[START Data shown]

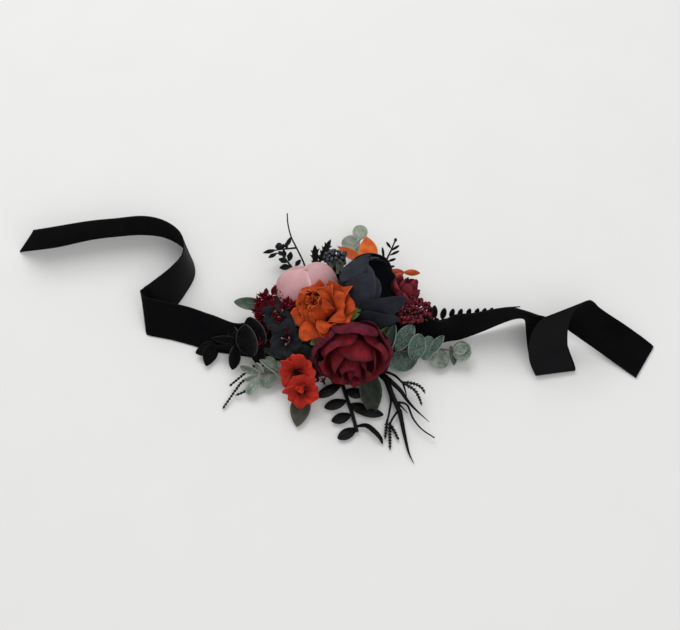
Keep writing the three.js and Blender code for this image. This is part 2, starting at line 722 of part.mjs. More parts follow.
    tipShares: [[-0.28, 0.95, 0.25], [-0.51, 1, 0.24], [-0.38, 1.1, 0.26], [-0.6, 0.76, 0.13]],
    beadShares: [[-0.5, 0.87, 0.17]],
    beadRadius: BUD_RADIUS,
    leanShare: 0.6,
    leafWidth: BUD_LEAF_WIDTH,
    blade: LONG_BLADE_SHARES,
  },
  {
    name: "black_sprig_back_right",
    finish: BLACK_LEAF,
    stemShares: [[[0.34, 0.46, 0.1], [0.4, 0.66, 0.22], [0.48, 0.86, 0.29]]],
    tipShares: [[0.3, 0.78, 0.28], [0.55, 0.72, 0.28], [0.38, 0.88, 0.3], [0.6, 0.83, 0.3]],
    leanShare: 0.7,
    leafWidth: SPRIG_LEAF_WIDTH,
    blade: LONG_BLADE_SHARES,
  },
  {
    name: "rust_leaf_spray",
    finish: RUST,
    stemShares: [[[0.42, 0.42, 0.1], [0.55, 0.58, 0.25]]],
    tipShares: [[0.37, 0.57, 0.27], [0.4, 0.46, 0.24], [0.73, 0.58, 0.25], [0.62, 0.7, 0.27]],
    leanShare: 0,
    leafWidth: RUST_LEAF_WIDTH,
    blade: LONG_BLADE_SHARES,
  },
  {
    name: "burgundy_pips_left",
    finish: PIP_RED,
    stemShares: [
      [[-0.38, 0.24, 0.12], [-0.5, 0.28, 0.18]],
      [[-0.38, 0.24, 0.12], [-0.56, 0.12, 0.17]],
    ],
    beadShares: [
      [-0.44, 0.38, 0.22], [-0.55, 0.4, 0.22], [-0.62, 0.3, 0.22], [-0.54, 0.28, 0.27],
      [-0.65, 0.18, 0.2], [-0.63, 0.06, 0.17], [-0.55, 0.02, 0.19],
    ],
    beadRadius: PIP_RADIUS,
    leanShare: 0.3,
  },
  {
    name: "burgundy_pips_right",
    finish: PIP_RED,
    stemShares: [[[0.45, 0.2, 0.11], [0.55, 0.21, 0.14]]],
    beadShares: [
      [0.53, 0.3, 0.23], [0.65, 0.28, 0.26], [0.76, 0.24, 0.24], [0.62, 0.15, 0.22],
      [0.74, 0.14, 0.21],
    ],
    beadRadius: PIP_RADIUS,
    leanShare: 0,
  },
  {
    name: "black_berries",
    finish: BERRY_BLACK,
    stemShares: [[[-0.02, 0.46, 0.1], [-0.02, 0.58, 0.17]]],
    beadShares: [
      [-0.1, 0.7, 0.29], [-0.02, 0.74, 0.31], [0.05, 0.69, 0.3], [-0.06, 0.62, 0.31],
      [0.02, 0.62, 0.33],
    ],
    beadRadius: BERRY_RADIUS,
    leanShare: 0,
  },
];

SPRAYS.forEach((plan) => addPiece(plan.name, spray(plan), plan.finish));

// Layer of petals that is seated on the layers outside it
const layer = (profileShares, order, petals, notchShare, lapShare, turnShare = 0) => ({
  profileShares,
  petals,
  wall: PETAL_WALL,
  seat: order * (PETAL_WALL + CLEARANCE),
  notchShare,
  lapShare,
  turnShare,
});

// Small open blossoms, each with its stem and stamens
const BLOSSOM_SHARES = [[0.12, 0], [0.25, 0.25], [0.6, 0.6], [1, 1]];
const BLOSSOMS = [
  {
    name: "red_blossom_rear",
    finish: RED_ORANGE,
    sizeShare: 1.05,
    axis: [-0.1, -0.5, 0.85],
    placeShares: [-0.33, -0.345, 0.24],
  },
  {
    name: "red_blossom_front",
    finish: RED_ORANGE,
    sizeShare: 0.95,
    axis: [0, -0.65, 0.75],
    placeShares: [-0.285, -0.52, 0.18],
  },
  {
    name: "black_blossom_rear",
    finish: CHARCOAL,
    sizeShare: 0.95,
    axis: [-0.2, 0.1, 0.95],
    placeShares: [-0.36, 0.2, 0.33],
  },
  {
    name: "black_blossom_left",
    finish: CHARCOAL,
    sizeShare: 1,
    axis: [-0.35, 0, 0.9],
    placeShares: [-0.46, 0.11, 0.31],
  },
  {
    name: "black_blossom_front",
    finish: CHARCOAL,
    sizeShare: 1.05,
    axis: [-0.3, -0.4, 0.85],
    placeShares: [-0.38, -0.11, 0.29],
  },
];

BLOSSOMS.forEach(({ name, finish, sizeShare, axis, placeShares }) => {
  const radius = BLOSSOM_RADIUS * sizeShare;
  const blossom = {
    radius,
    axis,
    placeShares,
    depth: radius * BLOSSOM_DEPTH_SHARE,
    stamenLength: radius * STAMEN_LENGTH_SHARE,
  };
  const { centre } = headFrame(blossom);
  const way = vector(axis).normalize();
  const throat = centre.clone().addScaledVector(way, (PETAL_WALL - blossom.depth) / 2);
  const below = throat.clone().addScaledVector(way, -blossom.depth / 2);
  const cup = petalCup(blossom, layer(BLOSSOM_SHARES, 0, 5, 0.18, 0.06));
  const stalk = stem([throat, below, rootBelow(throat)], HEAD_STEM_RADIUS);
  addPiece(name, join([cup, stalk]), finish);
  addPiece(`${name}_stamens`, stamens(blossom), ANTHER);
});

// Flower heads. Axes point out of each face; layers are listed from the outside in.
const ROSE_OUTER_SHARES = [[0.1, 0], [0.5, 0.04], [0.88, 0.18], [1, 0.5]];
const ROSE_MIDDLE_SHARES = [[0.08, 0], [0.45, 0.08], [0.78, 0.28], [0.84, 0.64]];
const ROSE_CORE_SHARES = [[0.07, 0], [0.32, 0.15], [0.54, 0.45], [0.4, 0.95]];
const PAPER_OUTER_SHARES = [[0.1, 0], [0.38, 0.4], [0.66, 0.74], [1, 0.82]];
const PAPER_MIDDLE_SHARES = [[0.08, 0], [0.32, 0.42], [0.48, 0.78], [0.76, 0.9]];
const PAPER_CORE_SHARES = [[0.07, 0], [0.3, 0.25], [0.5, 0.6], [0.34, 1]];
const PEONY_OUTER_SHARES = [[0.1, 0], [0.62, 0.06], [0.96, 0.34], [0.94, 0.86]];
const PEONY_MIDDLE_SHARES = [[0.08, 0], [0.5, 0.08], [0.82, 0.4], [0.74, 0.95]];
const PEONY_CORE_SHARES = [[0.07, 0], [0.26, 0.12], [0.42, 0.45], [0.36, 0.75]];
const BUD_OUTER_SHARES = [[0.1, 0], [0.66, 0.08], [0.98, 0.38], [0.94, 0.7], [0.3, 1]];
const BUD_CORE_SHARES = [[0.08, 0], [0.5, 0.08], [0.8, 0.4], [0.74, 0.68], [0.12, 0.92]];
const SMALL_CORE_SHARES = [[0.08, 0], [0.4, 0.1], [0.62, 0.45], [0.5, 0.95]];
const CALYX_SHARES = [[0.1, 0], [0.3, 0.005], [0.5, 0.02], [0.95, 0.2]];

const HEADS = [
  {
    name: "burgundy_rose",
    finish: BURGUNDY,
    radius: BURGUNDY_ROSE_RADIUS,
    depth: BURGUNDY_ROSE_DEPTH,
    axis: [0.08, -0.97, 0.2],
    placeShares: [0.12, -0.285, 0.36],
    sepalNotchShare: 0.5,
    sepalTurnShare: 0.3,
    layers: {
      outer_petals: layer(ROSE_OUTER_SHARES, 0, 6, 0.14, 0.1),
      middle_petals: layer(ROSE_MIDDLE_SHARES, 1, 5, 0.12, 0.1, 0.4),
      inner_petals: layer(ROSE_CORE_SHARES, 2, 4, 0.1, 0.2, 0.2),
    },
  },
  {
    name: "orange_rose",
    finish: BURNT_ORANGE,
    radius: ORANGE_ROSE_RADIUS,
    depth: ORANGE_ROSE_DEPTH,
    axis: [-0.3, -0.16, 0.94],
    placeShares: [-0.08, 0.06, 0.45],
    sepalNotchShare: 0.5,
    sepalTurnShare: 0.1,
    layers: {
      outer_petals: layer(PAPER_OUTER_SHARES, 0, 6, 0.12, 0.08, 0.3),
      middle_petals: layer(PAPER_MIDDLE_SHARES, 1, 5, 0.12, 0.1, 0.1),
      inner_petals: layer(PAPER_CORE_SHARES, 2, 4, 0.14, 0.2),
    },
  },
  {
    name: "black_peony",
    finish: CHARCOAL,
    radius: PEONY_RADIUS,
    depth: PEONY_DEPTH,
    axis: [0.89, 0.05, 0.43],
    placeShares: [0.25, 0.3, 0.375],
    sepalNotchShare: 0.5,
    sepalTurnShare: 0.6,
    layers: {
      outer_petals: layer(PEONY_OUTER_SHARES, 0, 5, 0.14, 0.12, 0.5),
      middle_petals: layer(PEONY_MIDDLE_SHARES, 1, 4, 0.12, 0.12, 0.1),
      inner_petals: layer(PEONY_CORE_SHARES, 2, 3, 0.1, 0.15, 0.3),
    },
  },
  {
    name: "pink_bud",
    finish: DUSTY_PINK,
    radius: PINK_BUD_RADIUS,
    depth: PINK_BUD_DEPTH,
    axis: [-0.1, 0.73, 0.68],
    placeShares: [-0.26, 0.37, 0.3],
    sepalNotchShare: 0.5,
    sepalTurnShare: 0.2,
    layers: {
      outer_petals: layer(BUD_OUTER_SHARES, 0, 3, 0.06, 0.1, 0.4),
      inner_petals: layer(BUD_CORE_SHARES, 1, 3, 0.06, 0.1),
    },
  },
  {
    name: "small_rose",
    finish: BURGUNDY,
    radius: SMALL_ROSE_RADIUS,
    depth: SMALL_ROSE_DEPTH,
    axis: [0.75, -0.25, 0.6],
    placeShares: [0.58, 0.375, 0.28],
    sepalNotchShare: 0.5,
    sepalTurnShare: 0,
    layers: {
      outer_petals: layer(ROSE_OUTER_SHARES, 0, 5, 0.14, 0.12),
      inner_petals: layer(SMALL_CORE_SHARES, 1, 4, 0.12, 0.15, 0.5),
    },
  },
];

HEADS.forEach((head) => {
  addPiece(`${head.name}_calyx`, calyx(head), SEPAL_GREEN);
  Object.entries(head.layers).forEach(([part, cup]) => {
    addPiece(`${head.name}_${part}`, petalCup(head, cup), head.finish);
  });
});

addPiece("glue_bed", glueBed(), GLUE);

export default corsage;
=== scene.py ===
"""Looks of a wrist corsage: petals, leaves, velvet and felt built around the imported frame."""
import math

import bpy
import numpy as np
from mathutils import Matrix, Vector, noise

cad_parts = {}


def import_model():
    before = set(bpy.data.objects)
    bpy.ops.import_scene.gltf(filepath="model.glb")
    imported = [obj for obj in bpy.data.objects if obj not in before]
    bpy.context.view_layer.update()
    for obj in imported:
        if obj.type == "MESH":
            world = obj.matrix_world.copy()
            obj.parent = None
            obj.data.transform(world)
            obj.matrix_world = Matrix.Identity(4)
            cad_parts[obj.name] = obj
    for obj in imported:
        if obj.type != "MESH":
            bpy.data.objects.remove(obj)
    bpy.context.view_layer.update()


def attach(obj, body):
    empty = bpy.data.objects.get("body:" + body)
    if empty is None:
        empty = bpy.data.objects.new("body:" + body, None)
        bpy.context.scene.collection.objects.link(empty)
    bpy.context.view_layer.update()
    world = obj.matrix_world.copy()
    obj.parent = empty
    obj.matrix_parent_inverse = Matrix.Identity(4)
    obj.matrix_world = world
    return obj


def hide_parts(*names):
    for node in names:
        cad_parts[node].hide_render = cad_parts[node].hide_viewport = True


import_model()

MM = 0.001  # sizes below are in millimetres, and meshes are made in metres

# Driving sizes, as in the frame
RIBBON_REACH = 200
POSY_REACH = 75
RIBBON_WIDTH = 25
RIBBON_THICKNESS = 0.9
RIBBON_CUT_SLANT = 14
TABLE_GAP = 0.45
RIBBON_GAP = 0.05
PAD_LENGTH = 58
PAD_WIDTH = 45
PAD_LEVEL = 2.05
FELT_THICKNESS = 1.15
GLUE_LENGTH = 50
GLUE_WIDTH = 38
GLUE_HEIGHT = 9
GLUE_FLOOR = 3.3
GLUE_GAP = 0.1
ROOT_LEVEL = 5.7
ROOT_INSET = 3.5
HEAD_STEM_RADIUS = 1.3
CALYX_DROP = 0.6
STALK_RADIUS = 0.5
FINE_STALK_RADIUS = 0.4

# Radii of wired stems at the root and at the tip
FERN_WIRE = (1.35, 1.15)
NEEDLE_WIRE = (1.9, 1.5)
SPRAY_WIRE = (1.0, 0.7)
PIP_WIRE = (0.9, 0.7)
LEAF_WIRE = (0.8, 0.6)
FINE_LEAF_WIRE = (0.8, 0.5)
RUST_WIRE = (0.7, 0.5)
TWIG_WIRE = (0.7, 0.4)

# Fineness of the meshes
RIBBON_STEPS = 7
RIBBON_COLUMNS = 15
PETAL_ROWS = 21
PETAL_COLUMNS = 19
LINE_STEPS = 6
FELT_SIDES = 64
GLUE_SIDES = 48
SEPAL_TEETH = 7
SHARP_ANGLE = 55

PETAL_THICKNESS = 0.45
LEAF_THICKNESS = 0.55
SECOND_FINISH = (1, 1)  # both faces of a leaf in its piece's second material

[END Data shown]

Task goal: Reproduce the final stretch of the data above: every line from the one holding "obj.parent = None" through the end, inclusive, exactly as written and nothing else.

Finished exercise:
            obj.parent = None
            obj.data.transform(world)
            obj.matrix_world = Matrix.Identity(4)
            cad_parts[obj.name] = obj
    for obj in imported:
        if obj.type != "MESH":
            bpy.data.objects.remove(obj)
    bpy.context.view_layer.update()


def attach(obj, body):
    empty = bpy.data.objects.get("body:" + body)
    if empty is None:
        empty = bpy.data.objects.new("body:" + body, None)
        bpy.context.scene.collection.objects.link(empty)
    bpy.context.view_layer.update()
    world = obj.matrix_world.copy()
    obj.parent = empty
    obj.matrix_parent_inverse = Matrix.Identity(4)
    obj.matrix_world = world
    return obj


def hide_parts(*names):
    for node in names:
        cad_parts[node].hide_render = cad_parts[node].hide_viewport = True


import_model()

MM = 0.001  # sizes below are in millimetres, and meshes are made in metres

# Driving sizes, as in the frame
RIBBON_REACH = 200
POSY_REACH = 75
RIBBON_WIDTH = 25
RIBBON_THICKNESS = 0.9
RIBBON_CUT_SLANT = 14
TABLE_GAP = 0.45
RIBBON_GAP = 0.05
PAD_LENGTH = 58
PAD_WIDTH = 45
PAD_LEVEL = 2.05
FELT_THICKNESS = 1.15
GLUE_LENGTH = 50
GLUE_WIDTH = 38
GLUE_HEIGHT = 9
GLUE_FLOOR = 3.3
GLUE_GAP = 0.1
ROOT_LEVEL = 5.7
ROOT_INSET = 3.5
HEAD_STEM_RADIUS = 1.3
CALYX_DROP = 0.6
STALK_RADIUS = 0.5
FINE_STALK_RADIUS = 0.4

# Radii of wired stems at the root and at the tip
FERN_WIRE = (1.35, 1.15)
NEEDLE_WIRE = (1.9, 1.5)
SPRAY_WIRE = (1.0, 0.7)
PIP_WIRE = (0.9, 0.7)
LEAF_WIRE = (0.8, 0.6)
FINE_LEAF_WIRE = (0.8, 0.5)
RUST_WIRE = (0.7, 0.5)
TWIG_WIRE = (0.7, 0.4)

# Fineness of the meshes
RIBBON_STEPS = 7
RIBBON_COLUMNS = 15
PETAL_ROWS = 21
PETAL_COLUMNS = 19
LINE_STEPS = 6
FELT_SIDES = 64
GLUE_SIDES = 48
SEPAL_TEETH = 7
SHARP_ANGLE = 55

PETAL_THICKNESS = 0.45
LEAF_THICKNESS = 0.55
SECOND_FINISH = (1, 1)  # both faces of a leaf in its piece's second material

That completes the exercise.